[INFORMATION PROVIDED start]

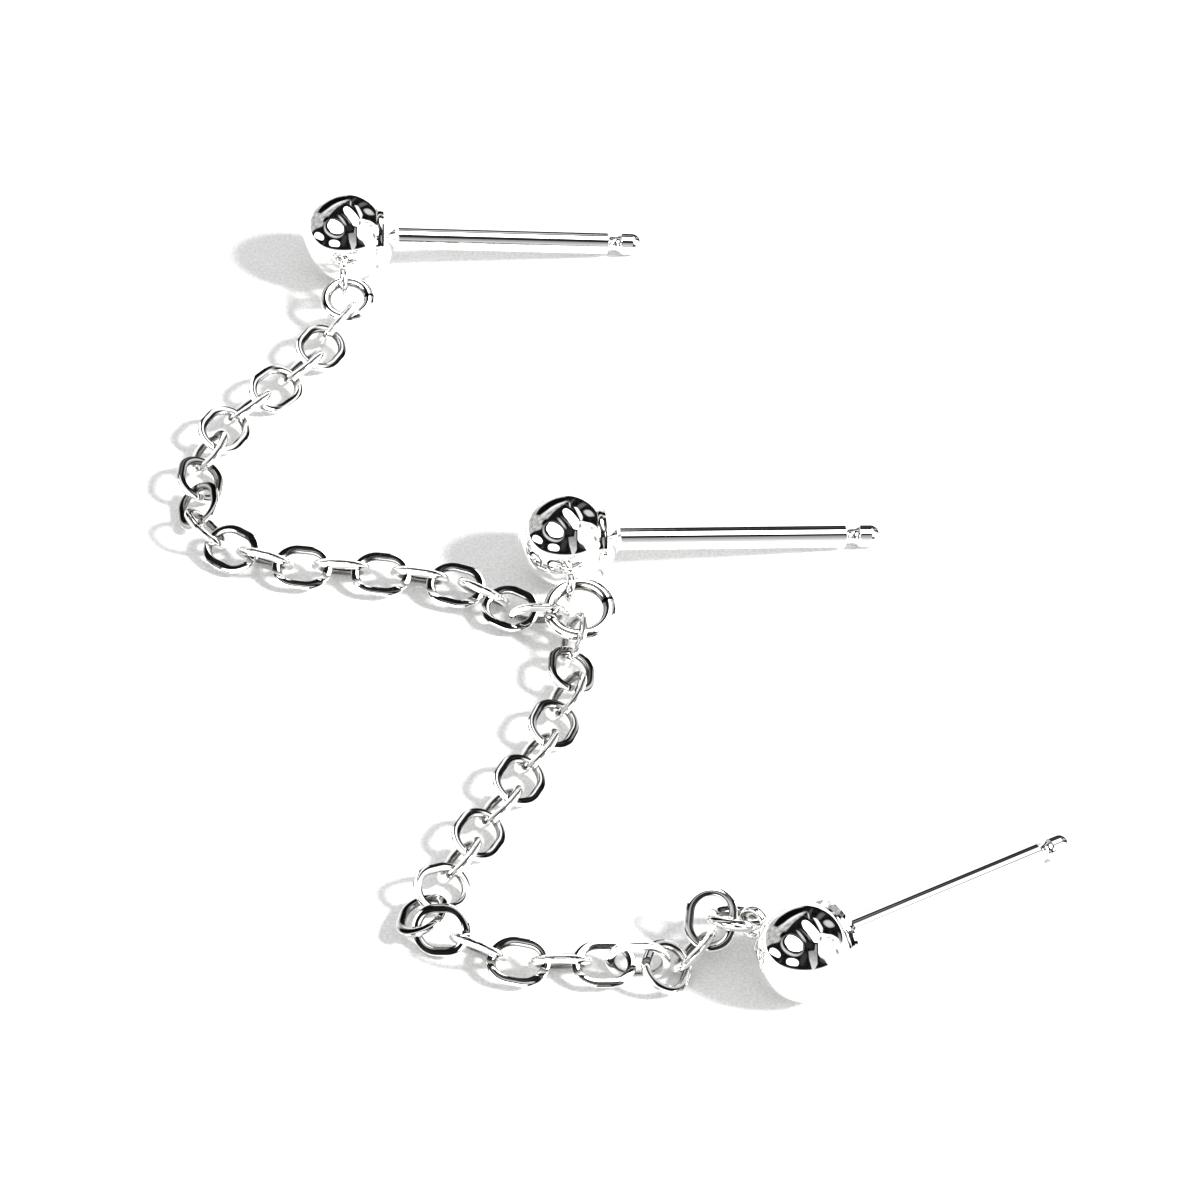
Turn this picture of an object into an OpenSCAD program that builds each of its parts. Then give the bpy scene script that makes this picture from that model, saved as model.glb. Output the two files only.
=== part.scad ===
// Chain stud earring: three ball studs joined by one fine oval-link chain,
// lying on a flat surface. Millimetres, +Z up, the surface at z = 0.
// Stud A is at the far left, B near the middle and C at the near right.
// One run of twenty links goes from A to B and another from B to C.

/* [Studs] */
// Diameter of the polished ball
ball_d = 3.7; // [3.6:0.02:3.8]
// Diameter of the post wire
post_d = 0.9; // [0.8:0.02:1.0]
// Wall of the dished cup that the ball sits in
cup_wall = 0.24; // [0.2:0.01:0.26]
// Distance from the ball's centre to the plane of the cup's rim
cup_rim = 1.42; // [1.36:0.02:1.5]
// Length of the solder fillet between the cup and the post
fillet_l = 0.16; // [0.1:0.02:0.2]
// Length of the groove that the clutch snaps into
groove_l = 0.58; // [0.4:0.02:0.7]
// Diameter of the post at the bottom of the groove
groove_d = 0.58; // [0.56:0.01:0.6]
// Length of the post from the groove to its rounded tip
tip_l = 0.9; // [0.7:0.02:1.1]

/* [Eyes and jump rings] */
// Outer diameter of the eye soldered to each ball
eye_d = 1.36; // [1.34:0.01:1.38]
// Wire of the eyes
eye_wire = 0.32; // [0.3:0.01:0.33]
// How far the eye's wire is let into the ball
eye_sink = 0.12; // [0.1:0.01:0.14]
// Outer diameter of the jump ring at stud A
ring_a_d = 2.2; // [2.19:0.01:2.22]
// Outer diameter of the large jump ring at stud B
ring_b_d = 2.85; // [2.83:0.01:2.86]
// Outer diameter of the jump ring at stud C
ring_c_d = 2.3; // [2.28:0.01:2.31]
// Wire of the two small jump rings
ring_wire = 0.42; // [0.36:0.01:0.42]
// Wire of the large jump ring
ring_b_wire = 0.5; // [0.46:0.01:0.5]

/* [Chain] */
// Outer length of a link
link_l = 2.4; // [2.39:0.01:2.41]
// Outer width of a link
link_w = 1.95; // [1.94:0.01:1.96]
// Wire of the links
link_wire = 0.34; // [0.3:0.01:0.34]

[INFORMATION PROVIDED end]

STATED EXERCISE
Reproduce every line of the data verbatim.

ANSWER TO THE EXERCISE
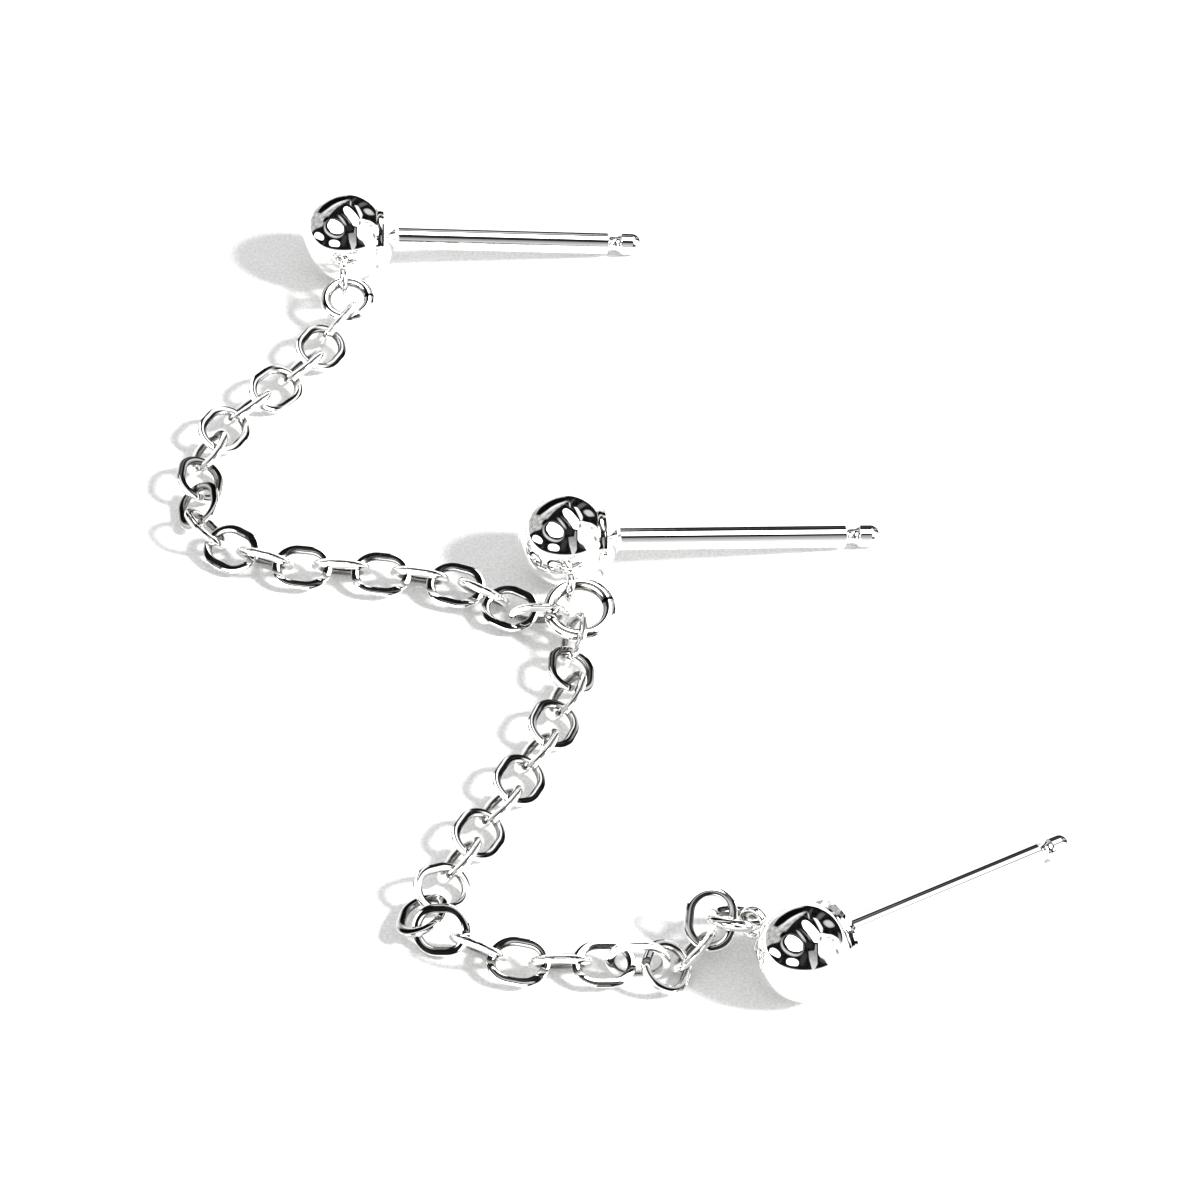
Turn this picture of an object into an OpenSCAD program that builds each of its parts. Then give the bpy scene script that makes this picture from that model, saved as model.glb. Output the two files only.
=== part.scad ===
// Chain stud earring: three ball studs joined by one fine oval-link chain,
// lying on a flat surface. Millimetres, +Z up, the surface at z = 0.
// Stud A is at the far left, B near the middle and C at the near right.
// One run of twenty links goes from A to B and another from B to C.

/* [Studs] */
// Diameter of the polished ball
ball_d = 3.7; // [3.6:0.02:3.8]
// Diameter of the post wire
post_d = 0.9; // [0.8:0.02:1.0]
// Wall of the dished cup that the ball sits in
cup_wall = 0.24; // [0.2:0.01:0.26]
// Distance from the ball's centre to the plane of the cup's rim
cup_rim = 1.42; // [1.36:0.02:1.5]
// Length of the solder fillet between the cup and the post
fillet_l = 0.16; // [0.1:0.02:0.2]
// Length of the groove that the clutch snaps into
groove_l = 0.58; // [0.4:0.02:0.7]
// Diameter of the post at the bottom of the groove
groove_d = 0.58; // [0.56:0.01:0.6]
// Length of the post from the groove to its rounded tip
tip_l = 0.9; // [0.7:0.02:1.1]

/* [Eyes and jump rings] */
// Outer diameter of the eye soldered to each ball
eye_d = 1.36; // [1.34:0.01:1.38]
// Wire of the eyes
eye_wire = 0.32; // [0.3:0.01:0.33]
// How far the eye's wire is let into the ball
eye_sink = 0.12; // [0.1:0.01:0.14]
// Outer diameter of the jump ring at stud A
ring_a_d = 2.2; // [2.19:0.01:2.22]
// Outer diameter of the large jump ring at stud B
ring_b_d = 2.85; // [2.83:0.01:2.86]
// Outer diameter of the jump ring at stud C
ring_c_d = 2.3; // [2.28:0.01:2.31]
// Wire of the two small jump rings
ring_wire = 0.42; // [0.36:0.01:0.42]
// Wire of the large jump ring
ring_b_wire = 0.5; // [0.46:0.01:0.5]

/* [Chain] */
// Outer length of a link
link_l = 2.4; // [2.39:0.01:2.41]
// Outer width of a link
link_w = 1.95; // [1.94:0.01:1.96]
// Wire of the links
link_wire = 0.34; // [0.3:0.01:0.34]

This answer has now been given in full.